Surprisingly (or maybe not), the lives of these students reflect the same type of stereotyped characters we’ve seen in cinema for years. There is Colin Clemens, the jock, who is the star of the town’s basketball team and is relying on a basketball scholarship to avoid his only alternative—the army. We also meet Megan Krizmanich, the popular girl who is wealthy, beautiful, and feeling lots of family pressure to get accepted to Notre Dame where her father and siblings went for college. There is also Hannah Bailey, the artsy girl who is a beautiful misfit with her liberal atheist views in this conservative Christian town. She dreams of moving to San Francisco to study film, but first she needs to not get expelled from school. There is Mitch Reinholt, the school heartthrob who is interested in Hannah, but worries about how she will click with his group of friends. Finally, there is Jake Tusing, the shy loner with a greasy face who is socially awkward with everyone, not just girls.

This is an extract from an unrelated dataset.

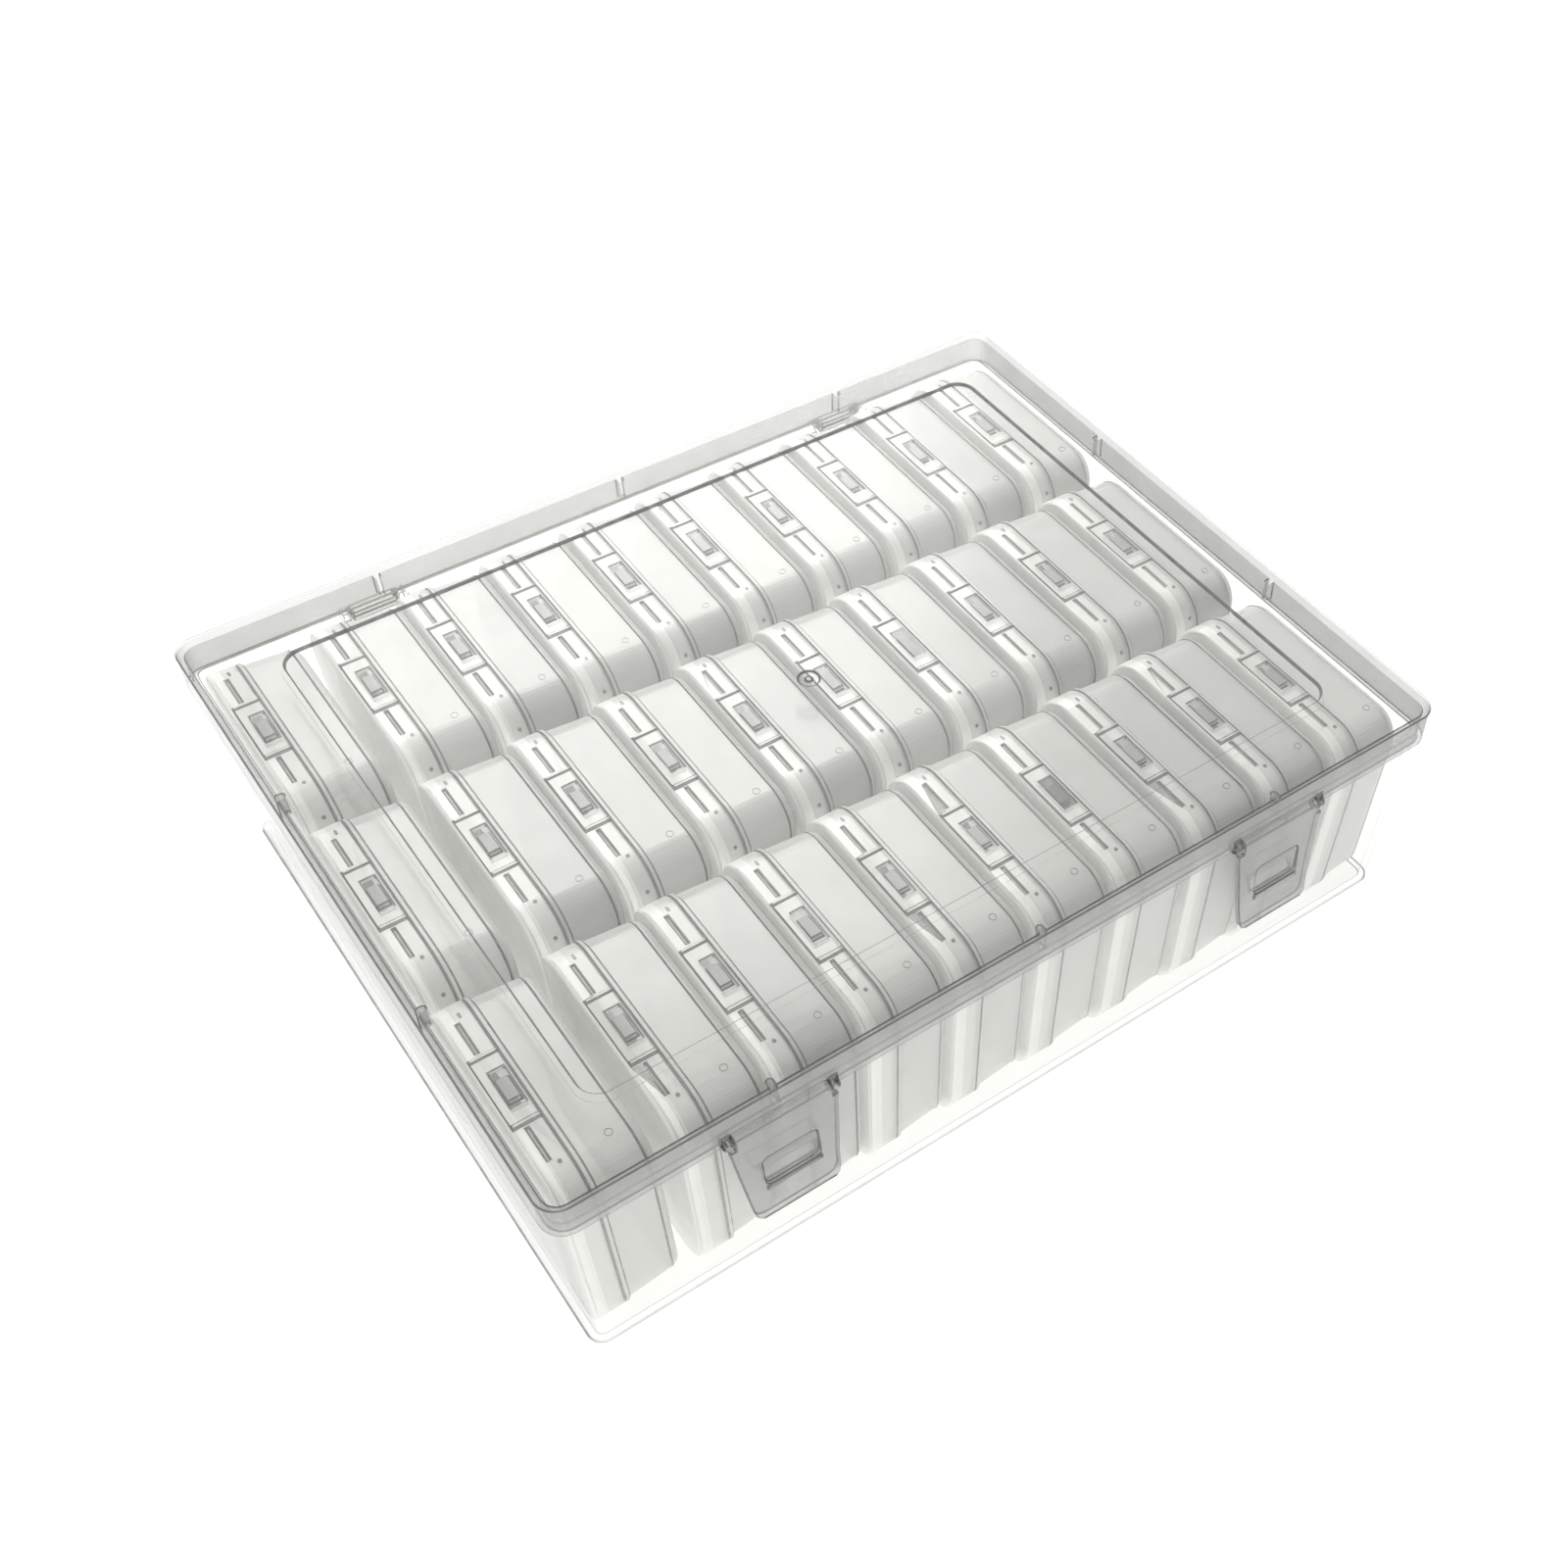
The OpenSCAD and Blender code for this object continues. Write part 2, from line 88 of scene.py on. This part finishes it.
# Each plastic: what a wall holds back seen face on, what it gains seen edge on, how fast it gains,
# its grey face on and edge on, and its roughness
WALLS = {
    "base": dict(film=0.02, rim=0.85, power=4.0, face=0.85, side=0.40, rough=0.10),
    "lid": dict(film=0.015, rim=0.95, power=3.0, face=0.62, side=0.30, rough=0.10),
    "latch": dict(film=0.36, rim=0.60, power=1.8, face=0.48, side=0.30, rough=0.20),
    "tray": dict(film=0.50, rim=0.40, power=2.0, face=0.62, side=0.76, rough=0.20),
    "small_lid": dict(film=0.45, rim=0.40, power=2.0, face=0.94, side=0.97, rough=0.20),
}
# A second tone: the lid's skirt, and the small lid behind its front band, as well as its latch tab.
# On the tray's catch it is painted shade: the recess drawn in a dark, dense plastic
TONES_AND_SHADE = {
    "lid": dict(film=0.32, rim=0.60, power=1.5, face=0.47, side=0.30, rough=0.12),
    # Painted shade: the tray's catch recess, drawn dark and dense
    "tray": dict(film=0.85, rim=0.10, power=2.0, face=0.34, side=0.34, rough=0.30),
    "small_lid": dict(film=0.45, rim=0.40, power=2.0, face=0.72, side=0.88, rough=0.20),
}
SKIRT_ROOM = 7 * MM  # the skirt, in from the lid's outline
PANEL_STEP = 1.2 * MM  # from the lid's top to below the edge of its sunk panel
BAND = 3.3 * MM  # the small lid's front band, back from its face
# The tray's catch, where its recess gets painted shade:
CATCH_DEPTH = 4.3 * MM  # the tray's catch, back from the tray's front
CATCH_LOW = 0.3 * MM  # and down from the box's top
TAB_RISE = 0.2 * MM  # what is higher than this over the box's top is the latch tab
UPRIGHT = 0.4  # an upright face's normal goes up or down by less than this
LEVEL = 0.9  # and a level face's normal by more than this
# Material slots of a piece
WALL, EDGE, TONE_AND_SHADE = range(3)
# The rounded edges: density and grey
EDGES = {
    "base": (0.80, 0.26),
    "lid": (0.90, 0.15),
    "latch": (0.90, 0.16),
    "tray": (0.85, 0.22),
    "small_lid": (0.85, 0.24),
}

# A small box, and the marks on its rim: depth from the lid's face, turn round the corner (below 0
# at the front), radius, length drawn out along the rim, radius of the hole
BOX_SIDE = 58.6 * MM
BOX_CORNER = 9.5 * MM
LIP_DEPTH = 3 * MM
MARK_RISE = 0.08 * MM
MARK_SIDES = 20
LID_MARKS = (
    (5.2 * MM, math.radians(-6), 0.45 * MM, 0.1 * MM, 0.02 * MM),
    (5.2 * MM, math.radians(-62), 0.45 * MM, 0.1 * MM, 0.02 * MM),
    (4.8 * MM, math.radians(8), 0.35 * MM, 1.0 * MM, 0.02 * MM),
)
TRAY_MARKS = ((16 * MM, math.radians(-4), 0.9 * MM, 0, 0.74 * MM),)
TINT = 0.99  # of the light, past the film
WARMTH = 0.992  # blue against red, for the faint warm grey of the plastic
INDEX = 1.49  # acrylic

# Unevenness: the size of a noise, what it is multiplied by, what is added, and its detail
CLOUD = (11 * MM, 0.24, 0.88, 2.0)  # of a wall's density
WEAR = (2.5 * MM, 0.5, 0.75)  # of an edge's density
EDGE_TONES = (4 * MM, 0.85, 1.15)  # of an edge's grey: size, darkest and lightest
EDGE_ROUGH = 0.25
SHEEN_SIZE, SHEEN_GAIN, SHEEN_DIP = 7 * MM, 0.16, 0.06  # of the roughness
GRAIN, GRAIN_STRENGTH, GRAIN_DEPTH = 2.5 * MM, 0.05, 0.05 * MM  # of the surface


class Tree:
    """A short way to write a material's or the world's node tree."""

    def __init__(self, owner):
        owner.use_nodes = True
        self.owner, self.tree = owner, owner.node_tree
        self.tree.nodes.clear()

    def node(self, kind, values=None, **settings):
        made = self.tree.nodes.new("ShaderNode" + kind)
        for key, value in settings.items():
            setattr(made, key, value)
        for key, value in (values or {}).items():
            if isinstance(value, bpy.types.NodeSocket):
                self.tree.links.new(value, made.inputs[key])
            else:
                made.inputs[key].default_value = value
        return made

    def math(self, operation, a, b=0.0, c=0.0, clamp=False):
        made = self.node("Math", {0: a, 1: b, 2: c}, operation=operation)
        made.use_clamp = clamp
        return made.outputs[0]

    def mix(self, factor, a, b):
        return self.node("Mix", {0: factor, 6: a, 7: b}, data_type="RGBA").outputs[2]

    def noise(self, size, detail=1.0):
        """Noise from 0 to 1 with features of about this size in metres."""
        place = self.node("TexCoord").outputs["Object"]
        made = self.node("TexNoise", {"Vector": place, "Scale": 1 / size, "Detail": detail})
        return made.outputs["Fac"]

    def uneven(self, size, gain, base, detail=1.0):
        """Noise as a factor, from base to base + gain."""
        return self.math("MULTIPLY_ADD", self.noise(size, detail), gain, base)

    def seen(self):
        """1 where a camera, a reflection or clear plastic looks, 0 where light is gathered."""
        path = self.node("LightPath").outputs
        looks = self.math("MAXIMUM", path["Is Camera Ray"], path["Is Glossy Ray"])
        return self.math("MAXIMUM", looks, path["Is Transmission Ray"])


def grey(level):
    return (level, level, level * WARMTH, 1)


def plastic(tree, density, colour, rough):
    """Clear plastic from a density and a colour: the light passes, and a film of it scatters."""
    bump = tree.node("Bump", {
        "Strength": GRAIN_STRENGTH, "Distance": GRAIN_DEPTH, "Height": tree.noise(GRAIN),
    })
    roughness = tree.uneven(SHEEN_SIZE, SHEEN_GAIN, rough - SHEEN_DIP)
    clear = tree.node("BsdfTransparent", {"Color": grey(TINT)})
    film = tree.node("BsdfPrincipled", {
        "Base Color": colour, "Roughness": roughness, "IOR": INDEX, "Normal": bump.outputs[0],
    })
    surface = tree.node("MixShader", {0: density, 1: clear.outputs[0], 2: film.outputs[0]})
    tree.node("OutputMaterial", {"Surface": surface.outputs[0]})
    return tree.owner


def wall_plastic(name, film, rim, power, face, side, rough):
    tree = Tree(bpy.data.materials.new(name + "_wall"))
    facing = tree.node("LayerWeight", {"Blend": 0.5}).outputs["Facing"]
    turned = tree.math("POWER", facing, power)
    held = tree.math("MULTIPLY_ADD", turned, rim, film)
    density = tree.math("MULTIPLY", held, tree.uneven(*CLOUD), clamp=True)
    return plastic(tree, density, tree.mix(turned, grey(face), grey(side)), rough)


def edge_plastic(name, density, level):
    tree = Tree(bpy.data.materials.new(name + "_edge"))
    size, darkest, lightest = EDGE_TONES
    colour = tree.mix(tree.noise(size), grey(level * darkest), grey(level * lightest))
    worn = tree.math("MULTIPLY", tree.uneven(*WEAR), density, clamp=True)
    return plastic(tree, worn, colour, EDGE_ROUGH)


def second_tone_and_shade(kind, face, low, high):
    """Whether a face has its plastic's second tone; on the tray's catch this is painted shade."""
    at, top = face.center, low.z + BOX_SIDE
    if kind == "lid":
        return abs(face.normal.z) < UPRIGHT and in_skirt(at, low, high)
    if kind == "small_lid":
        return at.x > low.x + BAND or at.z > top + TAB_RISE
    # The tray's catch takes the painted shade of its recess
    return kind == "tray" and at.z > top - CATCH_LOW and at.x < low.x + CATCH_DEPTH


def in_skirt(at, low, high):
    """Whether a place on the lid is in its skirt, near the lid's outline."""
    return max(abs(at.x) - high.x, low.y - at.y, at.y - high.y) > -SKIRT_ROOM


def moulded(node, kind):
    """Own copy of a CAD node with every sharp edge rounded, in a denser plastic along the edges.

    Takes the place of the node, whose own mesh stays as it is."""
    low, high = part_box(node)
    mesh = frame["nodes"][node].data.copy()
    if "custom_normal" in mesh.attributes:  # made for the sharp edges
        mesh.attributes.remove(mesh.attributes["custom_normal"])
    work = bmesh.new()
    work.from_mesh(mesh)
    bmesh.ops.remove_doubles(work, verts=work.verts, dist=SEAM)
    surface = BVHTree.FromBMesh(work)
    bmesh.ops.dissolve_limit(work, angle_limit=FLAT_ANGLE, verts=work.verts, edges=work.edges)
    if kind == "small_lid":
        everything = work.verts[:] + work.edges[:] + work.faces[:]
        bmesh.ops.bisect_plane(
            work, geom=everything, dist=SEAM, plane_co=(low.x + BAND, 0, 0), plane_no=(1, 0, 0),
        )
    work.to_mesh(mesh)
    work.free()
    mesh.materials.clear()
    for made in plastics[kind]:
        mesh.materials.append(made)
    piece = bpy.data.objects.new("moulded_" + node, mesh)
    bpy.context.scene.collection.objects.link(piece)
    bevel = piece.modifiers.new("edges", "BEVEL")
    bevel.width, bevel.segments = EDGE_WIDTH, 1
    bevel.limit_method, bevel.angle_limit = "ANGLE", EDGE_ANGLE
    bevel.use_clamp_overlap, bevel.material = False, EDGE
    rounded = piece.evaluated_get(bpy.context.evaluated_depsgraph_get())
    shown = bpy.data.meshes.new_from_object(rounded)
    piece.modifiers.clear()
    piece.data = shown
    for vertex in shown.vertices:
        near, _, _, away = surface.find_nearest(vertex.co)
        if away > STRAY:
            vertex.co = near
    for face in shown.polygons:
        if face.material_index == WALL and second_tone_and_shade(kind, face, low, high):
            face.material_index = TONE_AND_SHADE
        elif kind == "lid" and not in_skirt(face.center, low, high):
            # Only the step round the panel is drawn as an edge
            below = face.center.z < high.z - PANEL_STEP
            face.material_index = WALL if below or abs(face.normal.z) > LEVEL else EDGE
    shown.shade_smooth()
    shown.set_sharp_from_angle(angle=SMOOTH_ANGLE)
    for face in shown.polygons:  # faces with more corners are flat walls
        face.use_smooth = len(face.vertices) <= 4
    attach(piece, bodies[node])
    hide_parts(node)
    return piece


def kind_of(node):
    if node.startswith("box_tray"):
        return "tray"
    if node.startswith("box_lids"):
        return "small_lid"
    return {"case_base": "base", "case_lid": "lid"}.get(node, "latch")


def on_box(low, high, depth, turn):
    """A place on a small box's rim and its outward normal.

    Depth is the distance from the lid's face, turn the angle round the front or back corner, from
    the top."""
    side = math.copysign(1, turn)
    out = Vector((0, side * math.sin(abs(turn)), math.cos(turn)))
    corner = Vector((low.x + depth, high.y if side > 0 else low.y, low.z + BOX_SIDE))
    return corner + Vector((0, -side, -1)) * BOX_CORNER + out * BOX_CORNER, out


def add_mark(work, place, out, radius, length, hole):
    """A shallow disc or ring on the surface, drawn out along Y by length."""
    along = Vector((1, 0, 0)).cross(out)
    turned = Matrix((Vector((1, 0, 0)), along, out)).transposed().to_4x4()
    rings = []
    for reach, height in ((radius, 0), (radius, MARK_RISE), (hole, MARK_RISE), (hole, 0)):
        ring = []
        for i in range(MARK_SIDES):
            angle = 2 * math.pi * i / MARK_SIDES
            stretch = math.copysign(length / 2, math.sin(angle))
            flat = Vector((reach * math.cos(angle), reach * math.sin(angle) + stretch, height))
            ring.append(work.verts.new(place + turned @ flat))
        rings.append(ring)
    for inner, outer in zip(rings, rings[1:] + rings[:1]):
        for i in range(MARK_SIDES):
            j = (i + 1) % MARK_SIDES
            work.faces.new((inner[i], inner[j], outer[j], outer[i]))


def marks(name, kind, spots):
    """The marks that ejector pins leave on the rim of every small box."""
    work = bmesh.new()
    for node in sorted(n for n in frame["nodes"] if n.startswith("box_tray")):
        low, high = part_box(node)
        low.x -= LIP_DEPTH
        for depth, turn, radius, length, hole in spots:
            place, out = on_box(low, high, depth, turn)
            add_mark(work, place, out, radius, length, hole)
    mesh = bpy.data.meshes.new(name)
    work.to_mesh(mesh)
    work.free()
    mesh.materials.append(plastics[kind][EDGE])
    piece = bpy.data.objects.new(name, mesh)
    bpy.context.scene.collection.objects.link(piece)
    piece.visible_shadow = False
    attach(piece, bodies["case_base"])


# Pieces
plastics = {
    kind: [wall_plastic(kind, **WALLS[kind]), edge_plastic(kind, *EDGES[kind])] for kind in WALLS
}
# The second tones, and on the tray the painted shade of its catch
for kind, tone in TONES_AND_SHADE.items():
    plastics[kind].append(wall_plastic(kind + "_tone", **tone))
bodies = {
    node: body for body, nodes in frame["record"]["behaviour"]["bodies"].items() for node in nodes
}
for node in sorted(frame["nodes"]):
    piece = moulded(node, kind_of(node))
    piece.visible_shadow = not node.startswith("box_")
marks("lid_ejector_marks", "small_lid", LID_MARKS)
marks("tray_ejector_marks", "tray", TRAY_MARKS)

# Camera
camera = bpy.data.objects.new("camera", bpy.data.cameras.new("camera"))
bpy.context.scene.collection.objects.link(camera)
camera.data.lens = CAMERA_LENS
camera.data.shift_x, camera.data.shift_y = CAMERA_SHIFT
camera.data.clip_start = CAMERA_NEAR
ahead = Vector((
    math.sin(CAMERA_HEADING) * math.cos(CAMERA_DOWN),
    math.cos(CAMERA_HEADING) * math.cos(CAMERA_DOWN),
    -math.sin(CAMERA_DOWN),
))
level = Vector((math.cos(CAMERA_HEADING), -math.sin(CAMERA_HEADING), 0))
right = level * math.cos(CAMERA_ROLL) + level.cross(ahead) * math.sin(CAMERA_ROLL)
up = right.cross(ahead)
turned = Matrix((right, up, -ahead)).transposed().to_4x4()
camera.matrix_world = Matrix.Translation(CAMERA_PLACE) @ turned
bpy.context.scene.camera = camera

# Floor, world and lamps
bpy.ops.mesh.primitive_plane_add(size=FLOOR_SIDE)
floor = bpy.context.object
floor.name = "floor"
tree = Tree(bpy.data.materials.new("floor_paper"))
lit = tree.node("BsdfDiffuse", {"Color": grey(FLOOR_TONE)})
glow = tree.node("Emission", {"Strength": FLOOR_GLOW})
looked_at = tree.node("AddShader", {0: lit.outputs[0], 1: glow.outputs[0]})
bounce = tree.node("BsdfDiffuse", {"Color": grey(FLOOR_BOUNCE)})
paper = tree.node("MixShader", {0: tree.seen(), 1: bounce.outputs[0], 2: looked_at.outputs[0]})
tree.node("OutputMaterial", {"Surface": paper.outputs[0]})
floor.data.materials.append(tree.owner)

bpy.context.scene.world = bpy.data.worlds.new("studio")
tree = Tree(bpy.context.scene.world)
strength = tree.math("MULTIPLY_ADD", tree.seen(), 1 - WORLD_LIGHT, WORLD_LIGHT)
light = tree.node("Background", {"Color": WHITE, "Strength": strength})
tree.node("OutputWorld", {"Surface": light.outputs[0]})

for name, place, aim, side, watts in LAMPS:
    lamp = bpy.data.objects.new(name, bpy.data.lights.new(name, "AREA"))
    bpy.context.scene.collection.objects.link(lamp)
    lamp.data.size, lamp.data.energy = side, watts
    lamp.location = place
    lamp.rotation_mode = "QUATERNION"
    lamp.rotation_quaternion = (Vector(aim) - Vector(place)).to_track_quat("-Z", "Y")

scene = bpy.context.scene
scene.view_settings.view_transform = "Standard"
scene.cycles.transparent_max_bounces = CLEAR_LAYERS
scene.cycles.max_bounces = BOUNCES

Since every day of their senior year was filmed, one can only imagine how difficult is must have been for the director to make choices on what to keep and lose (though lots of deleted scenes exist on the DVD). The heavily edited narrative does a good job keeping the story interesting with the constant drama of high school relationships and pressures, but we also unfortunately fail to learn anything new about today’s generation of youth.